Should patients make money by selling their healthcare data?

By Nicholas Kelly
Nicholas Kelly, CEO and co-founder of Axela Ltd, argues that healthcare data is valuable, so patients should be able to monetise it

Having been through 10 major surgeries and a medical discharge, taking an interest in and having more control over my health as an individual is a real motivator. We're each on our own healthcare journey and I think we should play a more active role.

Aside from the obvious benefits associated with stopping smoking or exercising more, for example, there’s a lot more to be gained. Some are longer term rewards – such as lower health insurance costs in exchange for making better health choices – but gains could also be immediate. 

Imagine if we could choose to share our (anonymised) healthcare journey with researchers and companies, and be rewarded for that instantly – like being part of a Quidco scheme for health. After all, our healthcare data is worth a lot, but we’re not the ones currently reaping the benefits.

Why is healthcare data so valuable?

I don’t think people are aware of just how valuable their healthcare data is. It’s potentially valuable if it’s applied in the right way – for example, health patterns can emerge through marrying up data from a tracker they wear and their medication data.

But it’s also valuable in monetary terms. The recent UK government move to gain consent to share people’s healthcare data gives an indication about this. Researchers and companies would benefit from using this data, and many are currently paying for access to it. Why shouldn’t we benefit ourselves? And how could that work, in principle?

Digital health records already exist. EMIS Health – formerly known as Egton Medical Information Systems – supplies electronic patient record systems and software used in primary care, acute care and community pharmacy in the UK. 

 Currently these records are used by healthcare providers – such as your GP – and more recently, we’ve been able to access our own medical records via the NHS app (now more well known for being a home for our “Covid Passports”). 

The healthcare data we can see now is heavily restricted so is only a top-level view. We can see flat notes (and some of us may even need access granted to do that). We don’t have the capability to share our health records as it stands.

How would this work?

It’s possible to create a secure, transparent and easy-to-use system that allows us to both access and interact with our health data.

For example, this could be via a secure app on our phones, tablets or desktops, similar to how someone currently accesses their online banking account. Within the app an individual could see an audit trail of their healthcare journey and how it’s been accessed and when, and decide how to interact with it themselves. There is a lot we can learn here from other industries that have a similar level of security and regulation.

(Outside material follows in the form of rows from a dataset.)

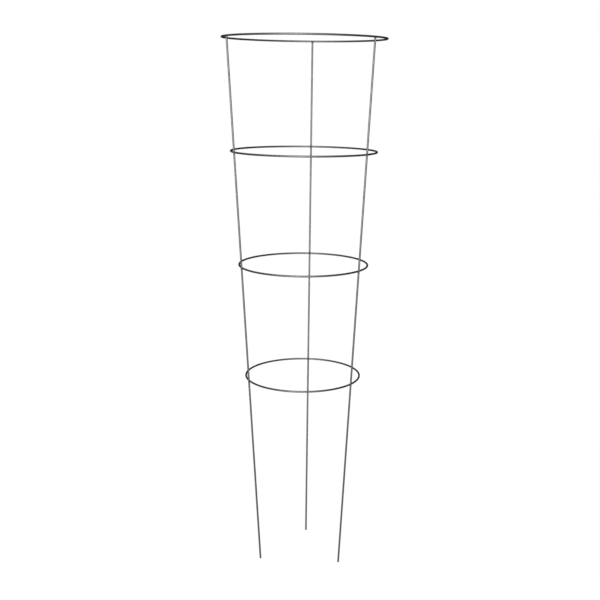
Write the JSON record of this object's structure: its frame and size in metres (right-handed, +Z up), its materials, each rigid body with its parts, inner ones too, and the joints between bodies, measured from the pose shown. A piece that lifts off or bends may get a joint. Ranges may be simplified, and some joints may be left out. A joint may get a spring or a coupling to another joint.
{
  "type": "tomato cage",
  "caption": "Tapered galvanised wire plant cage: level rings welded to straight outward-leaning legs that end as bare stakes to push into soil.",
  "frame": {"origin": "on the ground, on the axis of the rings, amid the three stakes' tips", "axes": "+Z up along the rings' axis, +Y to the rear leg, +X to the right as the picture shows the cage; the front left and front right legs are at 210 and 330 degrees from +X"},
  "size_m": [0.4126, 0.4134, 1.3721],
  "materials": {
    "galvanised_wire": "drawn steel wire with a dull, faintly spangled zinc coat",
    "weld_metal": "resistance weld, squeezed out and burnt dull grey"
  },
  "bodies": {
    "root": {"rear_leg": "galvanised_wire", "front_left_leg": "galvanised_wire", "front_right_leg": "galvanised_wire", "top_ring": "galvanised_wire", "upper_ring": "galvanised_wire", "middle_ring": "galvanised_wire", "lower_ring": "galvanised_wire", "top_ring_butt_weld": "weld_metal", "upper_ring_butt_weld": "weld_metal", "middle_ring_butt_weld": "weld_metal", "lower_ring_butt_weld": "weld_metal", "top_ring_rear_leg_weld": "weld_metal", "top_ring_front_left_leg_weld": "weld_metal", "top_ring_front_right_leg_weld": "weld_metal", "upper_ring_rear_leg_weld": "weld_metal", "upper_ring_front_left_leg_weld": "weld_metal", "upper_ring_front_right_leg_weld": "weld_metal", "middle_ring_rear_leg_weld": "weld_metal", "middle_ring_front_left_leg_weld": "weld_metal", "middle_ring_front_right_leg_weld": "weld_metal", "lower_ring_rear_leg_weld": "weld_metal", "lower_ring_front_left_leg_weld": "weld_metal", "lower_ring_front_right_leg_weld": "weld_metal"}
  },
  "joints": []
}
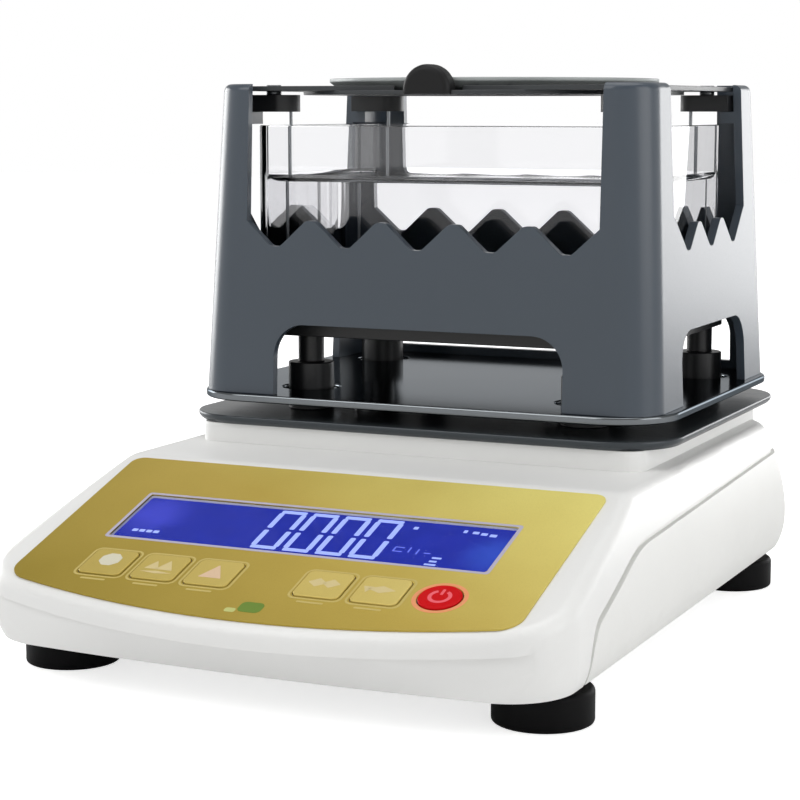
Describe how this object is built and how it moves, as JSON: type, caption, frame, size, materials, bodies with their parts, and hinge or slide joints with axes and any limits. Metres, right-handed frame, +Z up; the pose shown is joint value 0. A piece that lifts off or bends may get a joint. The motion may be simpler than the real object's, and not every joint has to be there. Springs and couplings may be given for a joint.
{
  "type": "benchtop density meter",
  "caption": "Benchtop electronic density meter: weighing base with sloping keypad and display, slotted rack on the pan, clear water tank on its own stand, dish and hanging basket.",
  "frame": {"origin": "on the bench under the middle of the base", "axes": "+X to the right of the operator, +Y to the back, +Z up"},
  "size_m": [0.1902, 0.2712, 0.1861],
  "materials": {
    "white_abs": "satin moulded ABS",
    "white_abs_lower": "fine-grained moulded ABS",
    "gold_film": "gold printed polyester film",
    "gold_key": "gold printed, soft gloss",
    "red_key": "red gloss",
    "clear_window": "clear polycarbonate",
    "lcd_blue": "backlit liquid crystal",
    "circuit_board": "solder mask",
    "switch_plastic": "moulded",
    "standoff_nylon": "natural nylon",
    "foot_rubber": "moulded rubber on a hard core",
    "zinc_steel": "zinc plated steel",
    "insert_brass": "machined",
    "cell_aluminium": "machined",
    "cap_rubber": "soft moulded",
    "plate_steel": "stainless sheet, satin",
    "pan_steel": "stainless sheet, polished",
    "slate_abs": "satin moulded ABS",
    "clear_acrylic": "clear cast acrylic",
    "black_abs": "moulded ABS",
    "dish_alloy": "satin anodised",
    "wire_steel": "stainless wire",
    "basket_steel": "perforated stainless sheet",
    "socket_plastic": "moulded"
  },
  "bodies": {
    "base": {"upper_housing": "white_abs", "lower_housing": "white_abs_lower", "panel_overlay": "gold_film", "display_window": "clear_window", "display_module": "lcd_blue", "key_board": "circuit_board", "key_switches": "switch_plastic", "foot_inserts": "insert_brass", "load_cell": "cell_aluminium", "load_cell_foot": "cell_aluminium", "load_cell_screws": "zinc_steel", "carrier_screws": "zinc_steel", "pan_carrier": "cell_aluminium", "peg_caps": "cap_rubber", "deck_plate": "plate_steel", "main_board": "circuit_board", "board_standoffs": "standoff_nylon", "power_socket": "socket_plastic", "serial_socket": "socket_plastic", "tank_stand": "black_abs", "water_tank": "clear_acrylic"},
    "count_key_cap": {"count_key": "gold_key"},
    "mode_key_cap": {"mode_key": "gold_key"},
    "print_key_cap": {"print_key": "gold_key"},
    "zero_key_cap": {"zero_key": "gold_key"},
    "enter_key_cap": {"enter_key": "gold_key"},
    "power_key_cap": {"power_key": "red_key"},
    "foot_front_left_body": {"foot_front_left": "foot_rubber", "foot_stud_front_left": "zinc_steel"},
    "foot_front_right_body": {"foot_front_right": "foot_rubber", "foot_stud_front_right": "zinc_steel"},
    "foot_rear_left_body": {"foot_rear_left": "foot_rubber", "foot_stud_rear_left": "zinc_steel"},
    "foot_rear_right_body": {"foot_rear_right": "foot_rubber", "foot_stud_rear_right": "zinc_steel"},
    "pan": {"weighing_pan": "pan_steel"},
    "rack_body": {"rack": "slate_abs"},
    "hanger": {"dish_carrier": "black_abs", "dish": "dish_alloy", "lift_knob": "black_abs", "hanger_blocks": "black_abs", "hanger_pins": "wire_steel", "hanging_wires": "wire_steel", "basket": "basket_steel"}
  },
  "joints": [
    {"name": "count_key_press", "type": "slide", "parent": "base", "child": "count_key_cap", "axis": [0, 0.3074, -0.9516], "range_m": [0, 0.0005], "stiffness_N_per_m": 2000, "springref_m": -0.0003},
    {"name": "mode_key_press", "type": "slide", "parent": "base", "child": "mode_key_cap", "axis": [0, 0.3074, -0.9516], "range_m": [0, 0.0005], "stiffness_N_per_m": 2000, "springref_m": -0.0003},
    {"name": "print_key_press", "type": "slide", "parent": "base", "child": "print_key_cap", "axis": [0, 0.3074, -0.9516], "range_m": [0, 0.0005], "stiffness_N_per_m": 2000, "springref_m": -0.0003},
    {"name": "zero_key_press", "type": "slide", "parent": "base", "child": "zero_key_cap", "axis": [0, 0.3074, -0.9516], "range_m": [0, 0.0005], "stiffness_N_per_m": 2000, "springref_m": -0.0003},
    {"name": "enter_key_press", "type": "slide", "parent": "base", "child": "enter_key_cap", "axis": [0, 0.3074, -0.9516], "range_m": [0, 0.0005], "stiffness_N_per_m": 2000, "springref_m": -0.0003},
    {"name": "power_key_press", "type": "slide", "parent": "base", "child": "power_key_cap", "axis": [0, 0.3074, -0.9516], "range_m": [0, 0.0005], "stiffness_N_per_m": 2000, "springref_m": -0.0003},
    {"name": "foot_front_left_screw", "type": "slide", "parent": "base", "child": "foot_front_left_body", "axis": [0, 0, 1], "range_m": [-0.006, 0.001]},
    {"name": "foot_front_right_screw", "type": "slide", "parent": "base", "child": "foot_front_right_body", "axis": [0, 0, 1], "range_m": [-0.006, 0.001]},
    {"name": "foot_rear_left_screw", "type": "slide", "parent": "base", "child": "foot_rear_left_body", "axis": [0, 0, 1], "range_m": [-0.006, 0.001]},
    {"name": "foot_rear_right_screw", "type": "slide", "parent": "base", "child": "foot_rear_right_body", "axis": [0, 0, 1], "range_m": [-0.006, 0.001]},
    {"name": "pan_lift", "type": "slide", "parent": "base", "child": "pan", "axis": [0, 0, 1], "range_m": [0, 0.015]},
    {"name": "rack_lift", "type": "slide", "parent": "pan", "child": "rack_body", "axis": [0, 0, 1], "range_m": [0, 0.12]},
    {"name": "hanger_lift", "type": "slide", "parent": "rack_body", "child": "hanger", "axis": [0, 0, 1], "range_m": [0, 0.075]}
  ]
}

How much and what data to share would be in an individual’s hands. If they understand what data there is, they can then choose whether or not it is shared. Data would be anonymised and secure, and they could also choose to not share at any stage and access could be removed instantly. A bit like deleting your Facebook profile and associated data. 

Data would be read-only and individuals could track where it was being used through a datacode. Any system needs to be clear, transparent and easy to navigate. In the same way individuals would share with a health professional or a research company, they would be able to share the data and set the permission with confirmation and validation points put in place. 

With a vitamin brand or a fitness brand, for example. I would envisage requests being made to view certain data records through the app or platform, and individuals could choose to accept or deny access to each one. It would be a system that started with the individual, rather than the company.

There are a few ways that someone could be paid for this. Once could be through direct payment from medical research and companies. They would identify the data criteria they needed and if an individual falls within that and accepts a request, the cost will be allocated (as with the Quidco analogy).

Or else through sharing their data, people would be rewarded for making better choices and meeting goals that they have set. For example, through sharing data with insurance companies they could receive a reduced premium. This already happens, although not always explicitly.

Individuals could also be rewarded using in-app reward coin which they could use for social prescribing measures (such as a course of yoga or pilates) or they could save them up and use them as vouchers. A longer-term solution, this could be done through machine learning with rewards tailored around the person’s own goals, and health gains. 

Keeping patient data secure

Security is paramount. But remember, banks have set a clear path for keeping highly sensitive data secure and they’ve been innovating in the sector for a long time. Their online and in-app security involves elements such as 2FA authentication and a clear and transparent audit trail. There is a lot we can learn and understand from this. 

The main problems around data and data sharing revolve around trust, which often leads straight back to transparency (or lack of it). Any system needs to be very clearly explained. There’s no reason not to be open about the possibilities for monetising our healthcare data, and not only bringing people on this data journey, but ensuring they are at the centre of it.